4.3.3. Inwieweit schließlich die Angabe "Hautverträglich klinisch getestet" unzulässig sein soll, ist schließlich überhaupt nicht ersichtlich. Entgegen der Auffassung der belangten Behörde gilt das Verbot des § 9 LMG für Kosmetika gemäß § 26 Abs. 2 LMG nämlich nicht absolut, sondern bloß mit der Maßgabe, daß Hinweise auf Krankengeschichten, ärztliche Empfehlungen oder Gutachten im Zusammenhang mit Kosmetika nur dann unzulässig sind, wenn diese einen irreführenden Charakter haben. Da aber die Angabe "Hautverträglichkeit klinisch getestet" weder einen Hinweis auf eine Krankengeschichte noch auf eine ärztliche Empfehlung noch auf ein Gutachten enthält, sondern nur besagt, daß entsprechende Tests - deren Ergebnis offen bleibt - durchgeführt wurden, fehlt es schon insoweit an der Tatbestandsmäßigkeit, ohne daß der Frage nachgegangen werden mußte, ob diese Angabe irreführend ist.

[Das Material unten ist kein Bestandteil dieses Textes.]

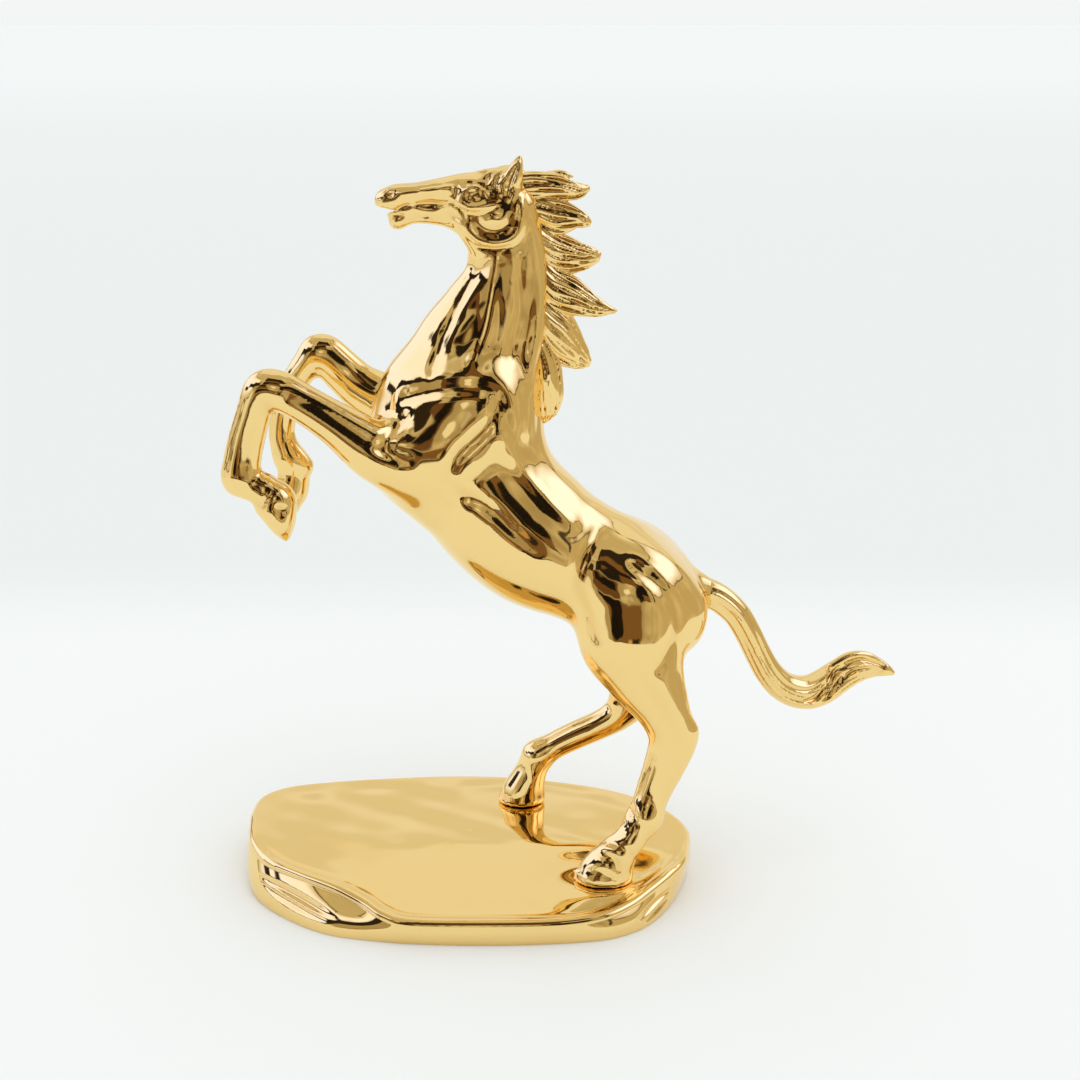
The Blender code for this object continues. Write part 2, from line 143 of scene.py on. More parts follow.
@dataclass(frozen=True)
class Limb:
    """A form of round sections along a path: x, y, z of the middle, half depth and half width."""

    rows: Rows
    blend: float
    steps: int = 8

    def mirrored(self) -> "Limb":
        """Return the same form on the other side."""
        rows = tuple((x, -y, z, deep, wide) for x, y, z, deep, wide in self.rows)
        return Limb(rows, self.blend, self.steps)


@dataclass(frozen=True)
class Swell:
    """An ellipsoid of muscle: its middle, three half lengths, and how it is turned in degrees."""

    middle: Row
    halves: Row
    blend: float
    pitch: float = 0.0
    heading: float = 0.0
    roll: float = 0.0

    def mirrored(self) -> "Swell":
        """Return the same form on the other side."""
        x, y, z = self.middle
        return Swell((x, -y, z), self.halves, self.blend, self.pitch, -self.heading, -self.roll)


def twinned(forms: Iterable[Limb | Swell]) -> list[Limb | Swell]:
    """Return each form followed by its twin on the other side."""
    return [twin for form in forms for twin in (form, form.mirrored())]


@dataclass(frozen=True)
class Mark:
    """A line drawn on one side of the surface: x, z, half width and depth. A negative depth is a ridge."""

    rows: Rows
    blend: float = 1.5
    steps: int = 6


@dataclass
class Clay:
    """A block of sampled clay: the distance to the surface on a grid, negative inside."""

    x: np.ndarray
    y: np.ndarray
    z: np.ndarray
    distance: np.ndarray = field(init=False)

    def __post_init__(self) -> None:
        """Start with nothing in the block."""
        self.distance = np.full((len(self.x), len(self.y), len(self.z)), FAR_AWAY, np.float32)

    def axes(self) -> tuple[np.ndarray, np.ndarray, np.ndarray]:
        """Return the three lists of grid places."""
        return self.x, self.y, self.z

    def window(self, low: np.ndarray, high: np.ndarray) -> Window:
        """Find the part of the grid between two corners.

        Args:
            low: The corner with the least x, y and z.
            high: The corner with the most.

        Returns:
            A slice for each direction.
        """
        slices = []
        for axis, least, most in zip(self.axes(), low, high):
            start = max(int(np.searchsorted(axis, least)) - 1, 0)
            stop = min(int(np.searchsorted(axis, most)) + 1, len(axis))
            slices.append(slice(start, stop))
        return tuple(slices)

    def places(self, part: Window) -> tuple[np.ndarray, ...]:
        """Return x, y and z of a window, ready to combine over its three directions."""
        x, y, z = (axis[piece].astype(np.float32) for axis, piece in zip(self.axes(), part))
        return x[:, None, None], y[None, :, None], z[None, None, :]

    def limb_distance(self, curve: np.ndarray, margin: float) -> tuple[Window, np.ndarray]:
        """Measure how far each grid place lies from a limb.

        The nearest point of the path gives the section there, an ellipse. With r the distance to that point
        and q the same offset measured in half depths and half widths, the distance is r - r / q.

        Args:
            curve: The path's points: x, y, z, half depth, half width.
            margin: How far outside the limb is measured.

        Returns:
            The window that holds the limb, and the distances in it.
        """
        widest = curve[:, 3:5].max(axis=1) + margin
        reach = np.maximum(widest[:-1], widest[1:])
        least = np.minimum(curve[:-1, :3], curve[1:, :3]) - reach[:, None]
        most = np.maximum(curve[:-1, :3], curve[1:, :3]) + reach[:, None]
        part = self.window(least.min(0), most.max(0))
        origin = [piece.start for piece in part]
        shape = tuple(piece.stop - piece.start for piece in part)
        nearest = np.full(shape, np.inf, np.float32)
        along = np.zeros(shape, np.float32)
        for index, (start, end) in enumerate(zip(curve, curve[1:])):
            inner = self.window(least[index], most[index])
            x, y, z = self.places(inner)
            local = tuple(slice(p.start - o, p.stop - o) for p, o in zip(inner, origin))
            step = (end - start)[:3]
            length = float(step @ step) + 1e-9
            share = ((x - start[0]) * step[0] + (y - start[1]) * step[1] + (z - start[2]) * step[2]) / length
            share = np.clip(share, 0.0, 1.0).astype(np.float32)
            gap = (x - start[0] - share * step[0]) ** 2 + (y - start[1] - share * step[1]) ** 2
            gap = gap + (z - start[2] - share * step[2]) ** 2
            closer = gap < nearest[local]
            nearest[local] = np.where(closer, gap, nearest[local])
            along[local] = np.where(closer, index + share, along[local])
        known = np.isfinite(nearest)
        x, y, z = np.broadcast_arrays(*self.places(part))
        numbers = np.arange(len(curve))
        section = [np.interp(along[known], numbers, curve[:, column]) for column in range(5)]
        across = y[known] - section[1]
        offset = np.sqrt(nearest[known]) + 1e-6
        deep = np.maximum(nearest[known] - across**2, 0.0)
        share = np.sqrt(deep / section[3] ** 2 + (across / section[4]) ** 2) + 1e-6
        found = np.full(shape, FAR_AWAY, np.float32)
        found[known] = offset - offset / share
        return part, found

    def swell_distance(self, swell: Swell, margin: float) -> tuple[Window, np.ndarray]:
        """Measure how far each grid place lies from an ellipsoid: r - r / q, as for a limb.

        Args:
            swell: The ellipsoid.
            margin: How far outside it is measured.

        Returns:
            The window that holds it, and the distances in it.
        """
        middle = np.array(swell.middle)
        reach = max(swell.halves) + margin
        part = self.window(middle - reach, middle + reach)
        x, y, z = self.places(part)
        gaps = (x - middle[0], y - middle[1], z - middle[2])
        rows = turned(swell.pitch, swell.heading, swell.roll)
        share = sum(
            ((gaps[0] * row[0] + gaps[1] * row[1] + gaps[2] * row[2]) / half) ** 2
            for row, half in zip(rows, swell.halves)
        )
        share = np.sqrt(share) + 1e-6
        offset = np.sqrt(gaps[0] ** 2 + gaps[1] ** 2 + gaps[2] ** 2) + 1e-6
        return part, (offset - offset / share).astype(np.float32)

    def measure(self, form: Limb | Swell) -> tuple[Window, np.ndarray]:
        """Measure how far each grid place lies from either kind of form.

        Args:
            form: The form.

        Returns:
            The window that holds it, and the distances in it.
        """
        margin = form.blend + MARGIN
        if isinstance(form, Swell):
            return self.swell_distance(form, margin)
        return self.limb_distance(smooth_rows(form.rows, form.steps), margin)

    def add(self, *forms: Limb | Swell) -> None:
        """Join forms to the clay in order, each with a fillet.

        Args:
            forms: The forms.
        """
        for form in forms:
            part, found = self.measure(form)
            self.distance[part] = soft_least(self.distance[part], found, form.blend)

    def carve(self, *forms: Limb | Swell) -> None:
        """Take forms away from the clay in order, each with a rounded lip.

        Args:
            forms: The forms.
        """
        for form in forms:
            part, found = self.measure(form)
            self.distance[part] = -soft_least(-self.distance[part], found, form.blend)

    def surface_y(self, x: float, z: float, side: Side) -> float:
        """Find the surface, looking straight across the figure from one side.

        The distances along the line of sight are blended from the four grid lines round it. The surface is
        where they first fall below 0, or else the place that is nearest to the clay.

        Args:
            x: The place along the figure.
            z: The height.
            side: The side that is looked from.

        Returns:
            Its y.
        """
        i = int(np.clip(np.searchsorted(self.x, x) - 1, 0, len(self.x) - 2))
        k = int(np.clip(np.searchsorted(self.z, z) - 1, 0, len(self.z) - 2))
        s = (x - self.x[i]) / (self.x[i + 1] - self.x[i])
        t = (z - self.z[k]) / (self.z[k + 1] - self.z[k])
        cell = self.distance[i:i + 2, :, k:k + 2]
        line = (cell[0, :, 0] * (1 - s) + cell[1, :, 0] * s) * (1 - t)
        line = line + (cell[0, :, 1] * (1 - s) + cell[1, :, 1] * s) * t
        order = np.arange(len(line)) if side is Side.NEAR else np.arange(len(line))[::-1]
        inside = np.nonzero(line[order] < 0)[0]
        if len(inside) == 0:
            return float(self.y[order[int(np.argmin(line[order]))]])
        first = max(int(inside[0]), 1)
        outer, inner = order[first - 1], order[first]
        share = line[outer] / (line[outer] - line[inner])
        return float(self.y[outer] + share * (self.y[inner] - self.y[outer]))

    def draw(self, mark: Mark, side: Side) -> None:
        """Draw a mark along the surface: a groove that is cut in, or a ridge that stands out.

        The tool is a round rod whose middle is held off the surface by its radius less the depth.

        Args:
            mark: The mark. The depth at its middle says which of the two it is.
            side: The side that it is drawn on.
        """
        rows = []
        for x, z, wide, depth in smooth_rows(mark.rows, 3):
            level = self.surface_y(x, z, side)
            held = (wide - abs(depth)) * (1 if depth > 0 else -1)
            rows.append((x, level + side.value * held, z, wide, wide))
        tool = Limb(tuple(rows), mark.blend, mark.steps)
        if mark.rows[len(mark.rows) // 2][3] > 0:
            self.carve(tool)
        else:
            self.add(tool)

    def level_sole(self, middle: Row, reach: float, height: float) -> None:
        """Cut the clay level under a hoof.

        Args:
            middle: x and y of the sole's middle.
            reach: How far out the cut goes.
            height: The level of the cut.
        """
        x, y = middle
        low = np.array([x - reach, y - reach, self.z[0]])
        high = np.array([x + reach, y + reach, height + reach])
        part = self.window(low, high)
        z = self.places(part)[2]
        self.distance[part] = np.maximum(self.distance[part], height - z)

    def soften(self, rounds: int) -> None:
        """Average each place with its neighbours, one part each to two parts, along the three directions.

        Args:
            rounds: How many times.
        """
        farthest = 8.0
        near = np.clip(self.distance, -farthest, farthest)
        for _ in range(rounds):
            for axis in range(3):
                padded = np.concatenate([near.take([0], axis), near, near.take([-1], axis)], axis)
                count = near.shape[axis]
                before = padded.take(range(0, count), axis)
                after = padded.take(range(2, count + 2), axis)
                near = 0.5 * near + 0.25 * (before + after)
        self.distance = near.astype(np.float32)

    def skin(self) -> "Skin":
        """Wrap the clay in four-sided faces and lift it clear of the slab's seats.

        Each grid cell that the surface passes gets one point, the mean of the places where the surface
        crosses the cell's twelve edges. Each grid edge that is crossed gets a face from the four cells
        round it.

        Returns:
            The mesh.
        """
        values = self.distance
        inside = values < 0
        count = np.zeros(tuple(n - 1 for n in values.shape), np.uint8)
        long, wide, high = count.shape
        for i in (0, 1):
            for j in (0, 1):
                for k in (0, 1):
                    count += inside[i:i + long, j:j + wide, k:k + high]
        cells = np.argwhere((count > 0) & (count < 8))
        number = np.full(count.shape, -1, np.int64)
        number[tuple(cells.T)] = np.arange(len(cells))
        total = np.zeros((len(cells), 3))
        crossings = np.zeros(len(cells))
        grid = self.axes()
        for axis in range(3):
            others = [a for a in range(3) if a != axis]
            for j in (0, 1):
                for k in (0, 1):
                    start = cells.copy()
                    start[:, others[0]] += j
                    start[:, others[1]] += k
                    end = start.copy()
                    end[:, axis] += 1
                    first, second = values[tuple(start.T)], values[tuple(end.T)]
                    crossed = (first < 0) != (second < 0)
                    share = np.where(crossed, first / np.where(crossed, first - second, 1.0), 0.0)
                    place = np.empty((len(cells), 3))
                    for a in range(3):
                        place[:, a] = grid[a][start[:, a]]
                    place[:, axis] += share * (grid[axis][end[:, axis]] - grid[axis][start[:, axis]])
                    total += place * crossed[:, None]
                    crossings += crossed
        points = total / crossings[:, None]
        points[:, 2] += SOLE_CLEARANCE
        faces = []
        for axis in range(3):
            others = [a for a in range(3) if a != axis]
            lower = [slice(1, n - 1) for n in inside.shape]
            upper = list(lower)
            lower[axis] = slice(0, inside.shape[axis] - 1)
            upper[axis] = slice(1, inside.shape[axis])
            first, second = inside[tuple(lower)], inside[tuple(upper)]
            edges = np.argwhere(first != second)
            leaves = first[tuple(edges.T)]
            base = edges + np.array([0 if a == axis else 1 for a in range(3)])
            ring = []
            for j, k in ((0, 0), (1, 0), (1, 1), (0, 1)):
                cell = base.copy()
                cell[:, others[0]] -= 1 - j
                cell[:, others[1]] -= 1 - k
                ring.append(number[tuple(cell.T)])
            quads = np.column_stack(ring)
            forward = leaves if axis != 1 else ~leaves
            faces.append(np.where(forward[:, None], quads, quads[:, ::-1]))
        return Skin(points, np.vstack(faces))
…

4.4. Handelte es sich damit aber im vorliegenden Fall im Ergebnis aus den genannten Gründen nicht um eine Falschbezeichnung iSd § 74 Abs. 1 LMG, so war das angefochtene Straferkenntnis mangels Tatbestandsmäßigkeit des Verhaltens des Beschwerdeführers aufzuheben.

5. Bei diesem Verfahrensergebnis hatte gemäß § 64 Abs. 1 bis 3 VStG auch die Vorschreibung eines Kostenbeitrages zum Strafverfahren in I. Instanz und zum Berufungsverfahren vor dem unabhängigen Verwaltungssenat sowie die Auferlegung des Ersatzes der Barauslagen für die Untersuchungskosten zu unterbleiben.

Rechtsmittelbelehrung:

Gegen diesen Bescheid ist kein ordentliches Rechtsmittel zulässig.

H i n w e i s :

Gegen diesen Bescheid kann von den Parteien des Verfahrens (§ 51d VStG) innerhalb von sechs Wochen ab Zustellung eine Beschwerde an den Verwaltungsgerichtshof oder an den Verfassungsgerichtshof erhoben werden; diese muß - von gesetzlichen Ausnahmen abgesehen - jeweils von einem Rechtsanwalt unterschrieben sein.